Seule l’AFNOR semble lui accorder de la crédibilité en la reconnaissant en tant que technique d’évaluation (NF X50-767).
Pour Alain Gavand, la graphologie n’est pas seulement inefficace, elle est « dangereuse ». « D’autres méthodologies d’évaluation s’avèrent beaucoup plus professionnelles, poursuit-il, comme les Assessment Centers, les inventaires de personnalité et les entretiens structurés, basés sur des grilles de lecture des compétences ».
Graphologie : une méthode légale ?
La pratique de la graphologie n’a rien d’illégale. Ce qui est contestable, en revanche, c’est le contexte dans lequel elle est appliquée. Selon la graphologue, « il n’y a pas d’obligation de prévenir le candidat, mais s’il est courant, il peut demander à voir son analyse ».
Ni le droit d’accès aux résultats, ni l’information préalable du dispositif d’évaluation mis en oeuvre dans le recrutement ne sont facultatifs. Pour s’en assurer, il suffit de consulter l’article L1221-8 du Code du Travail . « La plupart des graphologues oeuvrent de façon illégale. C’est, selon Alain Gavand, un manque de déontologie et de respect ».
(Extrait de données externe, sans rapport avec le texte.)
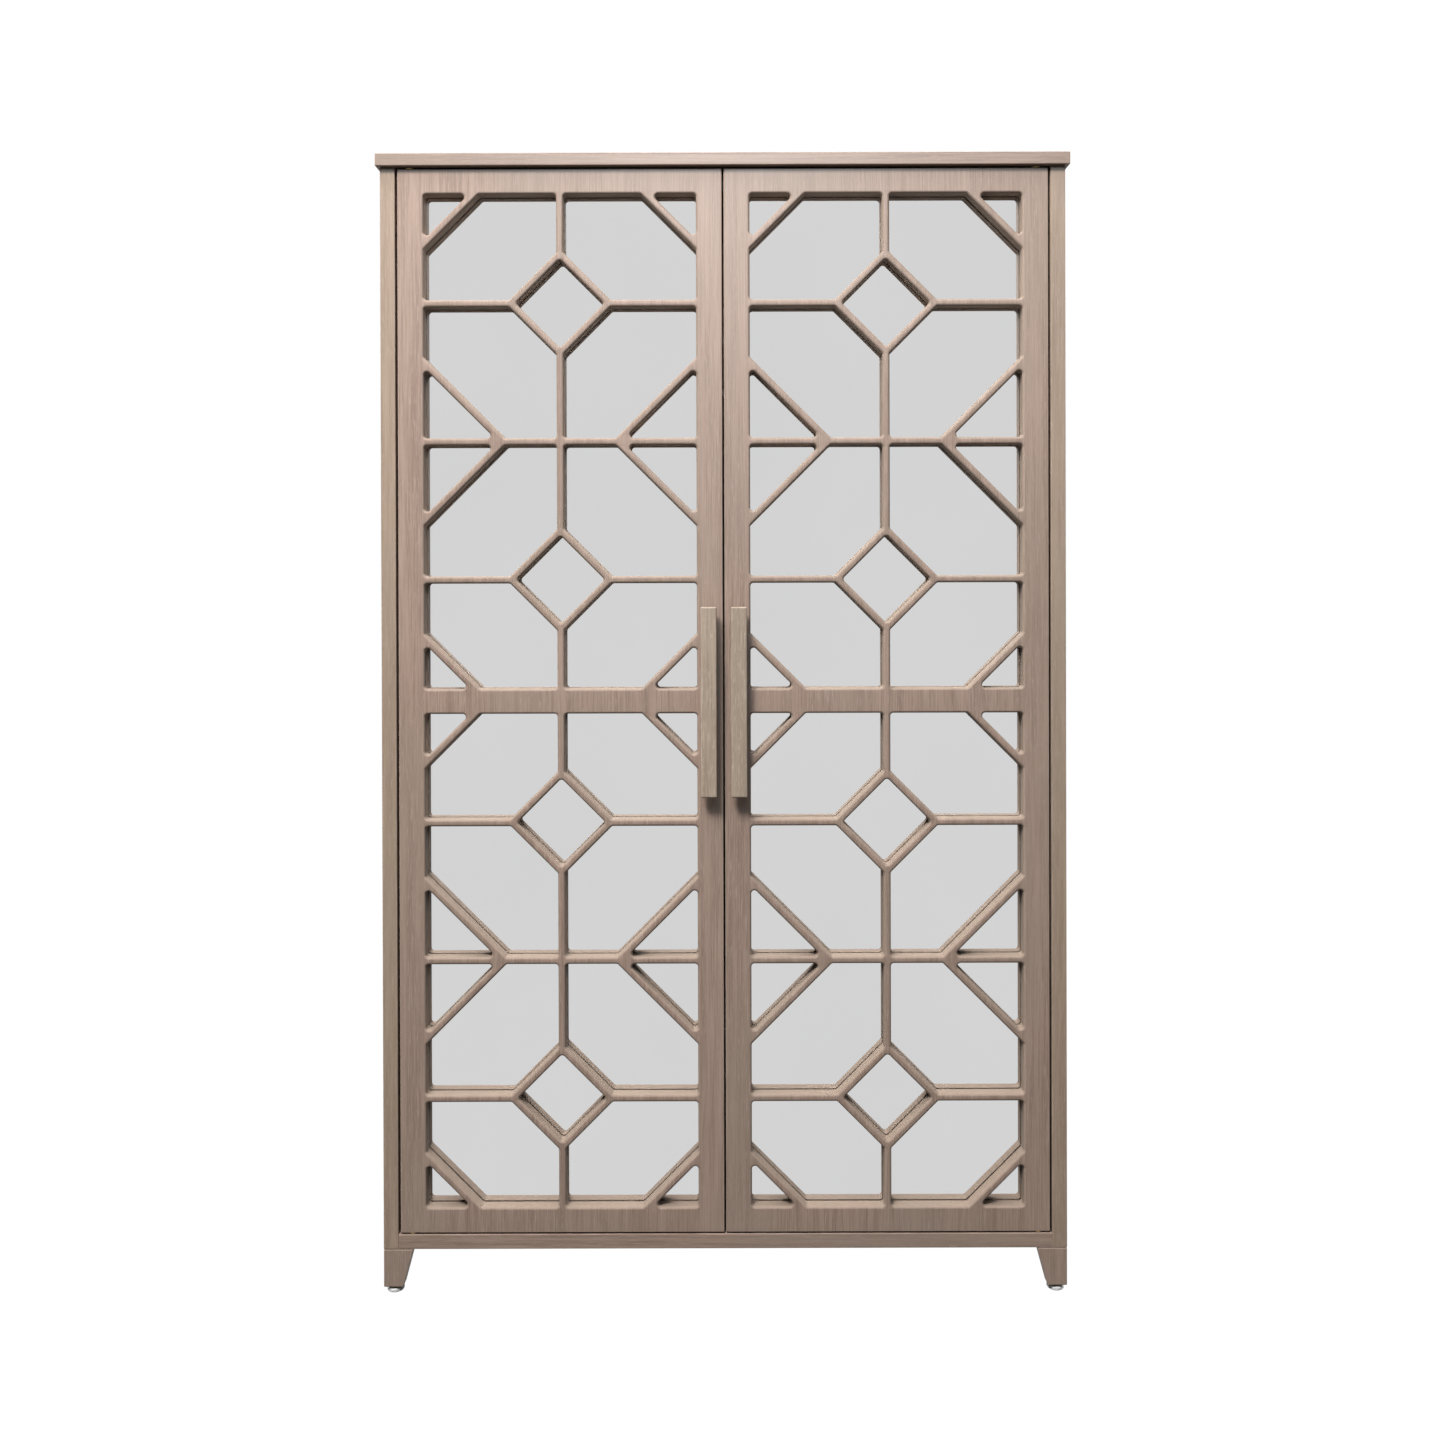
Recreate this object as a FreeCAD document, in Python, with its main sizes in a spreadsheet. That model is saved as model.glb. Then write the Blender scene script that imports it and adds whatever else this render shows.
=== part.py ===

La loi indique également que les informations demandées au candidat « ne peuvent avoir comme finalité que d’apprécier sa capacité à occuper l’emploi proposé ou ses aptitudes professionnelles » (article L1221-6). Un postulat qui confirme le point de vue du consultant RH : la graphologie n’est pas légale car elle ne permet pas d’évaluer les compétences observables d’une personne.
Graphologie : une méthode d’avenir ?
Il y a 20 ans, 93% des entreprises faisaient appel à la graphologie (selon Bruchon-Schweitzer). Alain Gavand lui-même avoue l’avoir utilisée en début de carrière, mais très vite abandonnée. « Il faut savoir faire preuve d’esprit critique », dit-il. A l’ère du numérique, il s’agit, selon lui, d’une technique « d’un autre âge » et s’insurge à la seule réception d’un mail publicitaire lui proposant de tels services.
Un désagrément dont il n’est, semble-t-il, pas prêt d’être débarrassé : « la graphologie ne passera jamais de mode, car nous ferons toujours appel à l’écriture manuscrite », prédit la directrice du cabinet JHD Graphologie.